Chesham and Amersham shows which parts of the Government’s planning reforms will work best
The Conservative Party have lost the Chesham and Amersham by-election: their majority of 16,223 at the 2019 election turned into a Lib Dem majority of 8,028. A cursory glance over the Liberal Democrats’ election literature suggests that they won by highlighting that various Conservatives oppose the Government’s planning reforms. While this might be true, it would be wrong to pronounce planning reform out for the count – the Planning Bill isn’t even published yet. Although early communications around reform may have been over-exuberant, what emerges at the end is likely to involve giving control over development to communities in ways that Amersham and Chesham voters would be much less concerned about.
In this by-election, two issues seem to have predominated, both to do with development unwanted by locals: HS2, which is already being dug through the area, and the Government’s planning reforms. Ironically, the Liberal Democrats actually favour HS2 at the national level, and while successful Lib Dem candidate Sarah Green opposes it, so does unsuccessful Tory Peter Fleet. This was always going to be a hard problem for the Tories as the digging got closer.

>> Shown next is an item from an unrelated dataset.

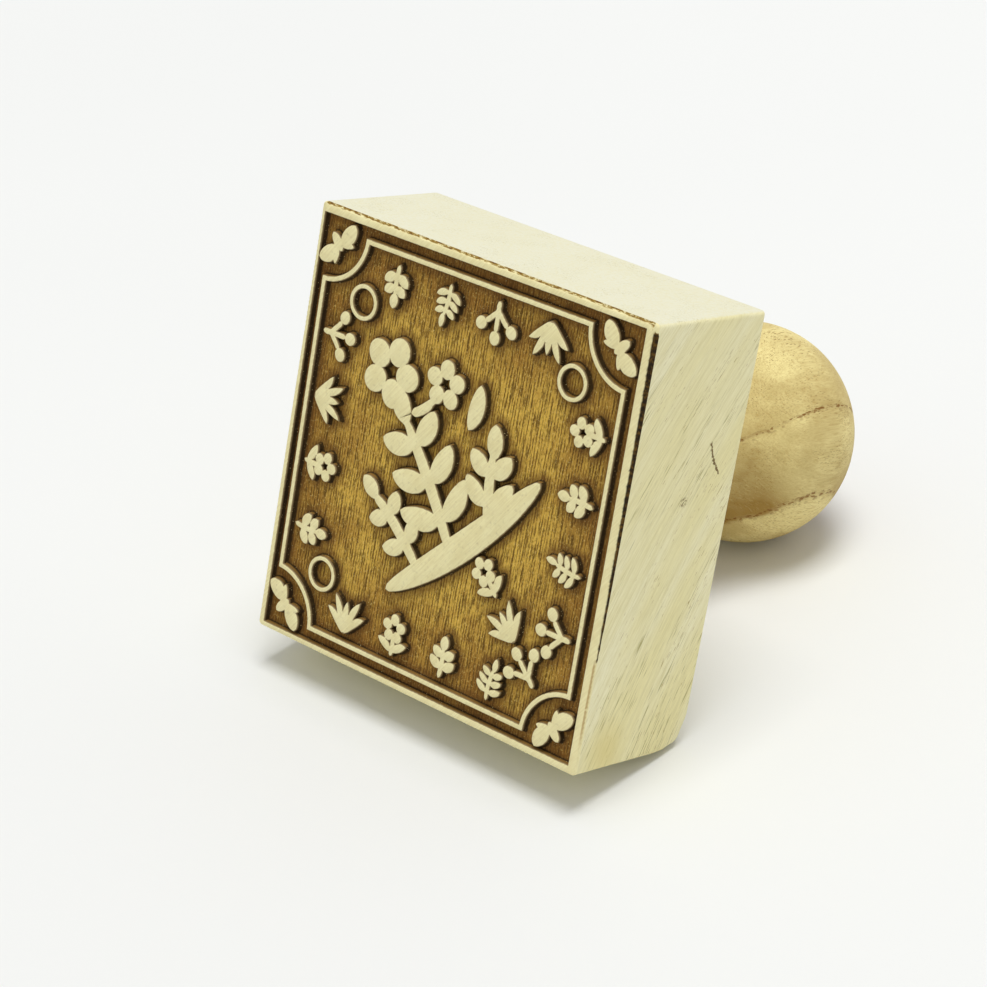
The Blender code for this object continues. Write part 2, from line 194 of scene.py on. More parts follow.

The planning and housing issue is both more difficult to crack and more deeply rooted. Lib Dem campaigners handed out thousands of leaflets with quotations implying that the Government’s bill would concrete over the countryside. In fact, since Chesham and Amersham are both inside London’s Green Belt and protected by a local Area of Outstanding Natural Beauty, the new system will protect them just as much as the old one, however it turns out. But alongside messages from the Campaign to Protect Rural England the leaflets quoted both Theresa May and Iain Duncan Smith strongly opposing the plans – Tory campaigners say that this ‘cut through’. Isle of Wight MP Bob Seely, who has consistently opposed the reforms, said this was ‘the start of a significant push-back from communities on planning’.
As those who have followed the passage of the Planning White Paper towards Bill form will know, Theresa May, Bob Seely, and Iain Duncan Smith are far from the only Tories who have issues with the Government’s plans. There were a rumoured eighty MPs ready to oppose the Government’s plans for a new method for assessing housing need that doubled targets and shifted them towards the South East, where houses are more expensive. Now MPs are gearing up to battle the Government on its plan to bring democracy forward to the plan stage, which would effectively remove the ability to object to developments once they are planned.
A lot of the objections levied against the Government’s plans have been unfair. It is not true that Green Belt protections will be weakened, nor that Areas of Outstanding National Beauty will be carpeted. And it is true that the country needs more homes. In fact, the Tory party, and the marginal Tory voter, have an interest in building more homes, even if their current core voters do not. If people cannot afford to settle down, buy a house, they cannot get married, have children, and end up as Tories.
This is why the Government will need to stress the elements of its programme that can draw support from its MPs. One of these is beauty. This Government is the first to put ‘provably popular design’ at the centre of its programme. This is the culmination of Policy Exchange’s ‘Building Beautiful’ programme, which showed that the public have fairly predictable preferences when it comes to architecture. They tend to like broadly traditional styles – and they regularly cite the ugliness of new developments as a reason to oppose them. If they could really trust that new developments would be beautiful additions to their towns, not blights, they would be less motivated to oppose them.
Indeed, Theresa May, who has emerged as one of the chief rebels against the Government, said in a speech at Policy Exchange’s summer party: ‘I’ve long said that design quality is, I think, actually one of the keys to new housing’ – referencing the ‘Building Beautiful’ movement.
The second is the Government’s suggestion in the Planning White Paper that they would devolve some planning decisions to locals, so that housing is something done by them, when it benefits them, and not something they see as being done to them. Policy Exchange developed this idea in a detailed policy paper, Strong Suburbs, that won support from several suburban Tory MPs, senior members of CPRE, the umbrella civic society London Forum representing 100,000 members of neighbourhood groups and associations, and many more. Developing this part of their platform could allow more homes to be built without losing them seats they have held for decades, or losing the support of those MPs.
By-elections are always exceptions to the usual rules, and one must always resist the temptation to draw big conclusions from small sample sizes. But it does seem as though perceptions around planning policy cost the Conservative Party Chesham and Amersham. The evidence around localism and building beautiful shows how they can win it back.